* _DIRECTIVE_:
Reproduce, word for word, only the lines from the one containing "for node_name, node_body" through the one containing "zip(*points))), Vector(map(max, zip(*points)))", both included.

* _RAW DATA_:
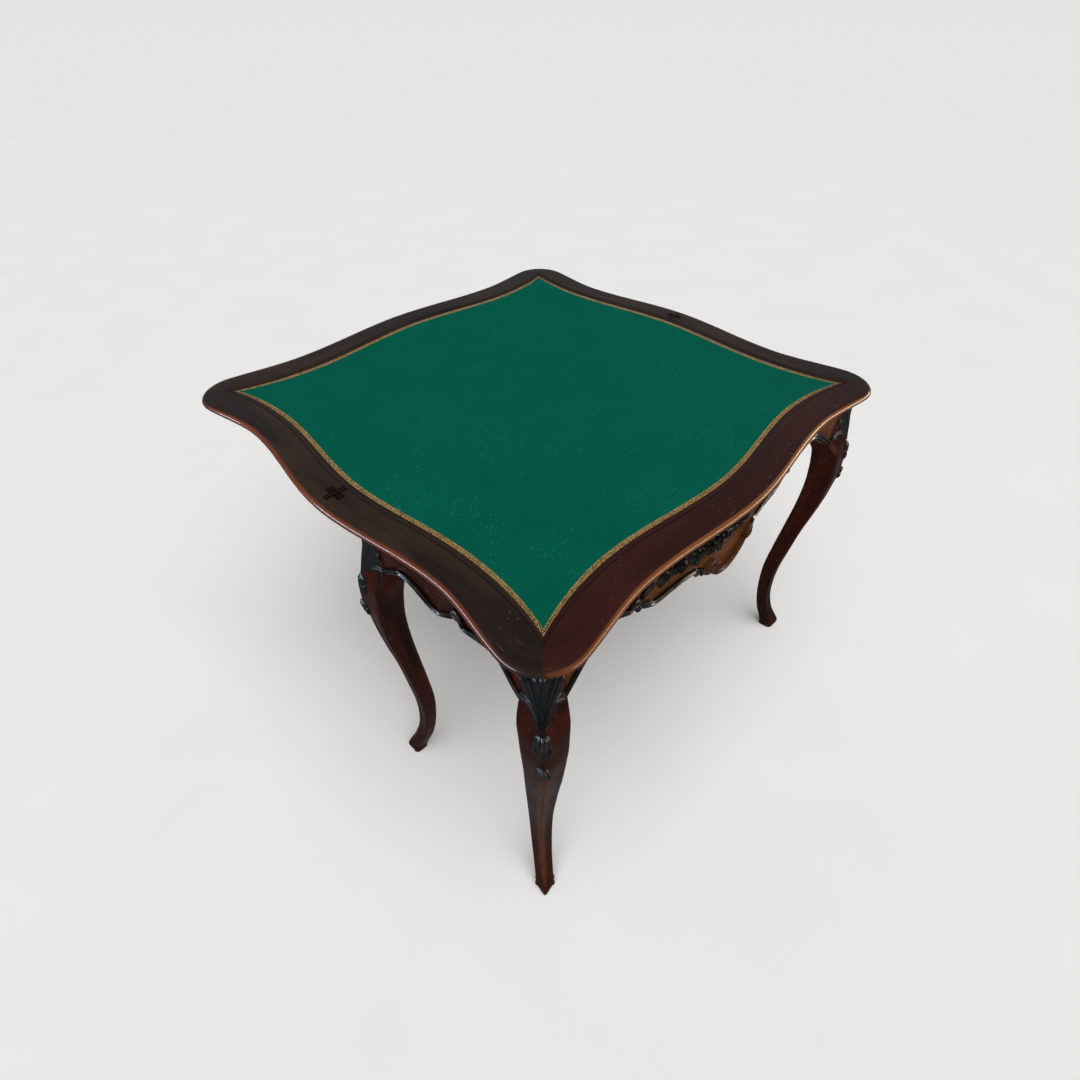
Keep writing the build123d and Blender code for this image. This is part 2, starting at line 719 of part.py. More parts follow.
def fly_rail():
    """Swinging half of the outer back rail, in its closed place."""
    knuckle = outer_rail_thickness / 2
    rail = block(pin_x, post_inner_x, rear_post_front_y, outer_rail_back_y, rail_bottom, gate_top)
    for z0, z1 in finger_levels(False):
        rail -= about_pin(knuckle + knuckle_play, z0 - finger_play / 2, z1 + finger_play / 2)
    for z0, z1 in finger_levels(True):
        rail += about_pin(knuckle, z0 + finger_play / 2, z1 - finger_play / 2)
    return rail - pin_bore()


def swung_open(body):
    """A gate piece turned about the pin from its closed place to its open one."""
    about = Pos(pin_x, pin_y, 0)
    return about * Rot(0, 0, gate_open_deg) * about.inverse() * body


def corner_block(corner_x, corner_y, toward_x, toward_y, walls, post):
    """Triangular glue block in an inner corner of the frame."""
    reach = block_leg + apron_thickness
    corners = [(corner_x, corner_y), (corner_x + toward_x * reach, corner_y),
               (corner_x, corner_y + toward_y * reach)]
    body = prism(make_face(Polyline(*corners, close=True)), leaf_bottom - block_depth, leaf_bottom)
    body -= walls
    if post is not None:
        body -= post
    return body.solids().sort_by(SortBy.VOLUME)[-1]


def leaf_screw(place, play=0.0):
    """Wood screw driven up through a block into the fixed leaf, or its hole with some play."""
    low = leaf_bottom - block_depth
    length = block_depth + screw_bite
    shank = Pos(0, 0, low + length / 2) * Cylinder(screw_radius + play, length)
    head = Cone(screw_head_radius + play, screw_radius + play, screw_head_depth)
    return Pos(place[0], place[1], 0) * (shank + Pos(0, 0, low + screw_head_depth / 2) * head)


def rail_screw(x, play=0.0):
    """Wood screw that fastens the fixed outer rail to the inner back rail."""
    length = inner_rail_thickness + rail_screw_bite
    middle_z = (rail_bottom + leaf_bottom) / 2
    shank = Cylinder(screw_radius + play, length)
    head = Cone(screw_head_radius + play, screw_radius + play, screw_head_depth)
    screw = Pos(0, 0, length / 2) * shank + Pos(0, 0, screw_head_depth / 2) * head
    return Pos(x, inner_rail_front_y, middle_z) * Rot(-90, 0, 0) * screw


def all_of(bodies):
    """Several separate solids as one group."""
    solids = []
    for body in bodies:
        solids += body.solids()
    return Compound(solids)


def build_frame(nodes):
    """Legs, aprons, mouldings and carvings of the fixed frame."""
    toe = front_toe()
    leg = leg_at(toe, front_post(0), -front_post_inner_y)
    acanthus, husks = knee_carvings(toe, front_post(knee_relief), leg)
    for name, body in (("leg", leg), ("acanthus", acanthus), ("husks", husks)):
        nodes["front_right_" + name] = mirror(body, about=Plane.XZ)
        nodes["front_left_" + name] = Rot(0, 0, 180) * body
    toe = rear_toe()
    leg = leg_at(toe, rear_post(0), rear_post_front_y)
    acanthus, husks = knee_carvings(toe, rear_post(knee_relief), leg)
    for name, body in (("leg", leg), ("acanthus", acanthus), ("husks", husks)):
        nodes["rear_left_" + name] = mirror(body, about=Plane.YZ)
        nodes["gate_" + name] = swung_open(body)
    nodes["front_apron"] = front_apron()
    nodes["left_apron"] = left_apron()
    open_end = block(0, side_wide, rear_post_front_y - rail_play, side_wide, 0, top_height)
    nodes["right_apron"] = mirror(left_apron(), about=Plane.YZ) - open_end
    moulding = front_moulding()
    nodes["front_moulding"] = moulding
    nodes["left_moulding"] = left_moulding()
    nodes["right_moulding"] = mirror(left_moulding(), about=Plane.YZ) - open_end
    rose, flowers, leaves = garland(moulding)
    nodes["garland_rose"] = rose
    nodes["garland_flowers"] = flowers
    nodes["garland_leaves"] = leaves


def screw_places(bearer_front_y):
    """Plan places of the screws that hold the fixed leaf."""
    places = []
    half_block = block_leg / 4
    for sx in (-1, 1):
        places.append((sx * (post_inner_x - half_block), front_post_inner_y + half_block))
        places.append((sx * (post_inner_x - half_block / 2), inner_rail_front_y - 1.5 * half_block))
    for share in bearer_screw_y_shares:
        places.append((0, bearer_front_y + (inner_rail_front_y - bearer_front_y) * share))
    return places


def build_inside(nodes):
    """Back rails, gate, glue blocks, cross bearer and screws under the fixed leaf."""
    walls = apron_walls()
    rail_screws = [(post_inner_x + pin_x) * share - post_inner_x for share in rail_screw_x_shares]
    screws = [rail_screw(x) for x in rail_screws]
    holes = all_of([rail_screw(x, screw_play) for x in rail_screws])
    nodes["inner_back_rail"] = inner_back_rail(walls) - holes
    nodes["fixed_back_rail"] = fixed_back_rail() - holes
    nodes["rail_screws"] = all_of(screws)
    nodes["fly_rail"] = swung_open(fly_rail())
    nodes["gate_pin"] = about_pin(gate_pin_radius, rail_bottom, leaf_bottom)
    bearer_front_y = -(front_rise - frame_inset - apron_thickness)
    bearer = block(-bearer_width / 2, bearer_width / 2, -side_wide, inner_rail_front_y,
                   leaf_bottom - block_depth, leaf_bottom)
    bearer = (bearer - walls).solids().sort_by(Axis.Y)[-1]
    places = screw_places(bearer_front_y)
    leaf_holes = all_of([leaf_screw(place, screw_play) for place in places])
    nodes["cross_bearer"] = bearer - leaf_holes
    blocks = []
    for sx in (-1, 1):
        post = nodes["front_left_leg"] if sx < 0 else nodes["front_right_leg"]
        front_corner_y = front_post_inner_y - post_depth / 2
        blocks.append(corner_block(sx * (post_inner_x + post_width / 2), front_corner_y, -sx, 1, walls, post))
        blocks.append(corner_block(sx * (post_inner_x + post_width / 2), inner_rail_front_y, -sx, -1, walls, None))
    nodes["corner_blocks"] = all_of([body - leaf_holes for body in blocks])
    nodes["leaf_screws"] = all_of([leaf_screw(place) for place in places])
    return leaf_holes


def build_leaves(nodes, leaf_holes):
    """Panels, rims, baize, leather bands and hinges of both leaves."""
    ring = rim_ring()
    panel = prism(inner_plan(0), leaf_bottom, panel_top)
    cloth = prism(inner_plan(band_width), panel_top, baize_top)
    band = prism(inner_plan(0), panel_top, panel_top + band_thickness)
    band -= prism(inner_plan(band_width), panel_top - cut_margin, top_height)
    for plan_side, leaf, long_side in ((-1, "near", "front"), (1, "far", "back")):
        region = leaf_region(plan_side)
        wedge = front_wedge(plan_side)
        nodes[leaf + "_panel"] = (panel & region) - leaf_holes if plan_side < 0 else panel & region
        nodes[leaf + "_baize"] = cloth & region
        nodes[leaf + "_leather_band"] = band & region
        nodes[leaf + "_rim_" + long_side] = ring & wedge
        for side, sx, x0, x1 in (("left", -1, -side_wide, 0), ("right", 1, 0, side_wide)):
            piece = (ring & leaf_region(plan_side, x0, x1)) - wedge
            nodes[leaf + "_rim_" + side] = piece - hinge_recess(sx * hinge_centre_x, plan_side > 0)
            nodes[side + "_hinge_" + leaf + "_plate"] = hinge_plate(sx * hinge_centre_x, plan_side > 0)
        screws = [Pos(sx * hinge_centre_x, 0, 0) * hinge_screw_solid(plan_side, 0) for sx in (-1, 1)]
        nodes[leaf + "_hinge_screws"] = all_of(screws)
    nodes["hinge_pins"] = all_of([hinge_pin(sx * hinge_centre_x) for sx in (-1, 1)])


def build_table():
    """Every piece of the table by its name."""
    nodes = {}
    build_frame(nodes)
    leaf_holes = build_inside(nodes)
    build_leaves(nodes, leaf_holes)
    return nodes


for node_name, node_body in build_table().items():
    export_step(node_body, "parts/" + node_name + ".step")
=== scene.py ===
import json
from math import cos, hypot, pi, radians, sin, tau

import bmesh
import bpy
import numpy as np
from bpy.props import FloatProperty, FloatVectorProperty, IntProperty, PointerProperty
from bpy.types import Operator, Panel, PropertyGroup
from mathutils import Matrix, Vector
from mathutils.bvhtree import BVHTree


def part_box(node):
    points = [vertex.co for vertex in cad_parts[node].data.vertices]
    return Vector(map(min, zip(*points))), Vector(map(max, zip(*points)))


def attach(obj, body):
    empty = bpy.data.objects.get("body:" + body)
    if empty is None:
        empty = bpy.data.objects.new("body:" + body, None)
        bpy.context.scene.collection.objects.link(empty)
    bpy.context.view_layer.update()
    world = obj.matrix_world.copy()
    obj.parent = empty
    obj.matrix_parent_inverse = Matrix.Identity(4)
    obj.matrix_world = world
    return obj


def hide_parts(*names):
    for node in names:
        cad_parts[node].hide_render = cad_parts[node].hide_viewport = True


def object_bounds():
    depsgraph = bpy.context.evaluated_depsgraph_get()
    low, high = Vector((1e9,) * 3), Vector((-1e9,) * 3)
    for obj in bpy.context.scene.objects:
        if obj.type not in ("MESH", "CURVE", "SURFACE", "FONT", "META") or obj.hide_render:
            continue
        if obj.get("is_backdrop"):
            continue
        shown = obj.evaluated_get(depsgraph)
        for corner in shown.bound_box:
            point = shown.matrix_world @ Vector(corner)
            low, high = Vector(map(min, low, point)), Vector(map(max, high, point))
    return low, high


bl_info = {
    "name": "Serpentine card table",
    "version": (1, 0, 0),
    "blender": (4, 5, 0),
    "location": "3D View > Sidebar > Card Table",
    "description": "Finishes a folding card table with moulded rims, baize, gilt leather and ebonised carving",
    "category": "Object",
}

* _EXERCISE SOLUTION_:
for node_name, node_body in build_table().items():
    export_step(node_body, "parts/" + node_name + ".step")
=== scene.py ===
import json
from math import cos, hypot, pi, radians, sin, tau

import bmesh
import bpy
import numpy as np
from bpy.props import FloatProperty, FloatVectorProperty, IntProperty, PointerProperty
from bpy.types import Operator, Panel, PropertyGroup
from mathutils import Matrix, Vector
from mathutils.bvhtree import BVHTree


def part_box(node):
    points = [vertex.co for vertex in cad_parts[node].data.vertices]
    return Vector(map(min, zip(*points))), Vector(map(max, zip(*points)))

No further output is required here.